Der Mensch ist eine liebessüchtige Kreatur; für das große Gefühl wird er leiden, Lust empfinden, sich lächerlich machen, bis das Herz aufhört zu schlagen. Die Choreografin Meg Stuart widmet sich, so suggerieren Titel und Beginn ihres neuen Stücks, wieder der Passion als quasi-evolutionärem Prozess. Erst die trostlose Vereinzelung: Der Mensch hospitalisiert im halbdunklen Ursuppenzustand, jeder mit einem anderen beim kreatürlichen Schaukeln, Zucken, Pulsieren. Es folgt das zweisame Kuscheln, was ins Chaos kippt mit Körperknubbeln wie einst im Osho-Ashram. Schließlich: die desperate Gier nach dem anderen, Gewalt. So weit, so Stuart. Doch diesmal ist die Beziehungs-Apokalyptik der US-Amerikanerin mit der von ihr symptomatisch benannten Kompanie »Damaged Goods« nur ein Prolog. Es folgt ein Abend, der so verrückt-albern und bezaubernd ist, wie man es ihr kaum zugetraut hätte.

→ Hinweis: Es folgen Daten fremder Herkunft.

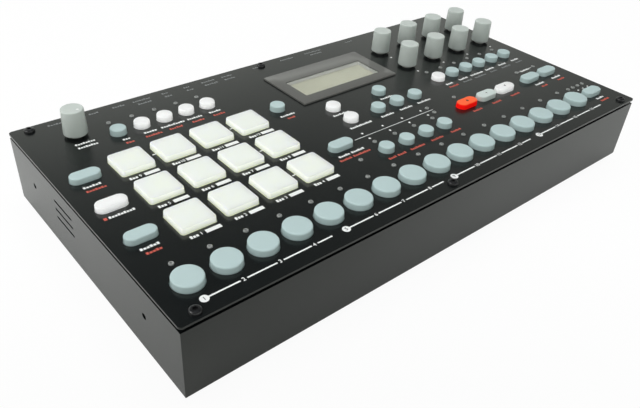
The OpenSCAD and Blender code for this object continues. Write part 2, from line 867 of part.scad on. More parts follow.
chassis();
top_plate();
display_cover();
display_module();
panel_board();
main_board();
key_switches();
encoders();
lamp_lenses();
screws();
rubber_feet();
jack_sockets();
rear_sockets();
mode_keys();
scale_keys();
page_select_keys();
pads();
volume_knob();
power_button();
for (i = [0:step_count - 1]) step_key(i);
for (i = [0:len(knobs_at) - 1]) data_knob(i);
for (k = oval_keys) single_oval_key(k);
for (k = round_keys) single_round_key(k);
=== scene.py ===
# %% [markdown]
# # A desktop drum machine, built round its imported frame
# The frame holds the real sizes and the joints: a folded steel case, a flat control plate, keys,
# pads, knobs and sockets. This script gives each of them its looks. Everything is in metres, in the
# frame's own place, so a piece is made where it belongs and never moved afterwards.

# %% Load the frame
import math

import bmesh
import bpy
from mathutils import Matrix, Vector


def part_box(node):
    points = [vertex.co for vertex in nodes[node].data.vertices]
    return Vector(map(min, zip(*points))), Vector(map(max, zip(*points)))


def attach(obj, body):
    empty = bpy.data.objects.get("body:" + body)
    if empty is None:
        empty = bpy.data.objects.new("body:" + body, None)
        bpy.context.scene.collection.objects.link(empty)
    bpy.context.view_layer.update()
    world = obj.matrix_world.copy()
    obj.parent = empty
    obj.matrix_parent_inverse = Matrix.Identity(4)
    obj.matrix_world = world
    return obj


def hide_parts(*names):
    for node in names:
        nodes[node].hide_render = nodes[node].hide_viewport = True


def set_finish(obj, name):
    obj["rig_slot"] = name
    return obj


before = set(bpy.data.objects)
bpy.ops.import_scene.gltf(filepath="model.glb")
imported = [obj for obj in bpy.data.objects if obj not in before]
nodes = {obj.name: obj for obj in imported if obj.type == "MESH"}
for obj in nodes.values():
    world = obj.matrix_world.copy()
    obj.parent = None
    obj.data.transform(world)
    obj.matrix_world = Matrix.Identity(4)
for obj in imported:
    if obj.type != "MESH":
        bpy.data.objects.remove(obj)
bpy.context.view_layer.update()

# %% [markdown]
# ## A ruler for the panel
# The keys and the print are laid out on the control plate, so their places are easiest to read in
# millimetres from the plate's front left corner, with heights from the table. Two small functions
# turn such a place into the frame's metres and back.

# %% The panel's ruler
MM = 0.001
CASE_W = 340.0
BOX_D = 179.2
PLATE_TOP = 47.0


def spot(x, y, z):
    """A place on the panel, in millimetres, as a point of the frame."""
    return Vector(((x - CASE_W / 2) * MM, (y - BOX_D / 2) * MM, z * MM))


def ruler(point):
    """A point of the frame as a place on the panel, in millimetres."""
    return Vector((point[0] / MM + CASE_W / 2, point[1] / MM + BOX_D / 2, point[2] / MM))


print("front left corner of the plate", spot(0, 0, PLATE_TOP))

# %% [markdown]
# ## The camera
# The picture is taken from the front left, about 36 degrees above the table, from less than half a
# metre away, which is why the near corner looks so large. A camera is turned about its own line of
# sight last, so the three turns are written in that order: round the table, down, and the small tilt.

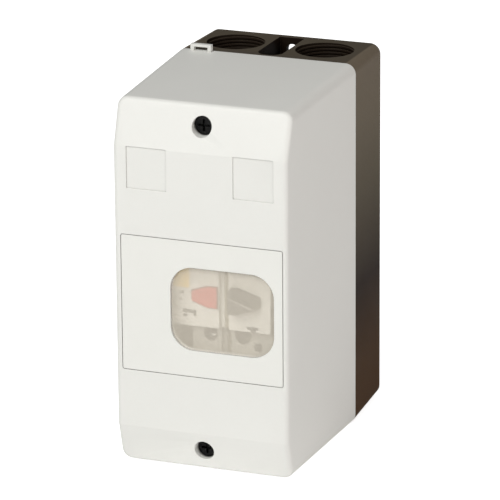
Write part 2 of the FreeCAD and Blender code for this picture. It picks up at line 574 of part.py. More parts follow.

»Anstatt, wie es typisch für die Kunst ist, eine Fassade abzubröckeln, zu demaskieren und zu zeigen, dass hinter der Illusion eine ganz andere Wahrheit steckt, hat sich Meg Stuart vielmehr umgekehrt die Frage gestellt: Wo braucht der Mensch Illusion und Spiel, um der Wirklichkeit näher zu kommen?« Sagt der Dramaturg Jeroen Versteele.
Die Schmerzens-Koryphäe Stuart zeigt sich also diesmal als Apostel von Schillers ästhetischer Schule: Menschsein heißt spielen. »What do we need real magic for?«, lautete eine Leitfrage bei den Proben. Um sie zu beantworten, lud Stuart Illusionisten aller Art zu Workshops in die Proben ein: Yoga-Experten, eine Tantra-Masseuse, einen Zauberer, sogar einen Hypnotiseur, der die Crew in Trance versetzte.
Derart übersinnlich instruiert, zeigt sich das Ensemble hemmungslos spieltrieb-gesteuert: Die Tänzer erkunden patschend und knetend ihre Intimbereiche, so schamfrei, dass einen das Voyeurismus-Dilemma packt: Muss man moralisch-peinlich, darf man lustvoll berührt sein? In anderen Szenen mimt man den Houdini und lässt jemanden im rollbaren Spiegelkabinett verschwinden. Ein Performer probiert sich als später Frank Sinatra mit Texthängern und Patina in der Stimme. Denn die Liebe zum Abgewetzt-Versehrten behält Meg Stuart auch im amüsantesten Setting noch bei.
Eine großartig-schäbige Glamour-Komödie könnte diese Choreografie sein. Doch die Wirklichkeit hat Stuarts Stück letztlich wieder in eine Tragödie verwandelt: Nach der letzten Vorstellung in München verstarb unerwartet ihr Bassist und musikalischer Weggefährte Paul Lemp, an einem Aneurysma. Das Stück wird bei der Ruhrtriennale in Essen anders sein, aber vielleicht noch mehr Antwort geben auf die Leitfrage. Denn auch dafür braucht es »real magic« – die Kunst als Trost. Jetzt erst recht.
Und der für diese Choreografie angekündigte Cornelius Gurlitt? Es gibt ein paar Bilderrahmen im Hintergrund, sonst: keine Spur von ihm. Eben. Denn wie ein Escape-Artist habe der Sammler sich selbst und die Bilder jahrzehntelang verschwinden lassen, meint Jeroen Versteele. »Um die eigene Position zu verstehen, braucht es manchmal krasse Perspektiven wie Gurlitt sie bietet. Am Anfang einer Produktion gibt es ein Kraftfeld von Themen, dann kommt Stuart wie eine Zentrifuge, zieht alles in ihre Gravitationsschleuder, schafft neue Verbindungen.« Da wird aus einem Kunstliebhaber dann ein Illusionist.
17. bis 20. September 2015, PACT Zollverein, Essen.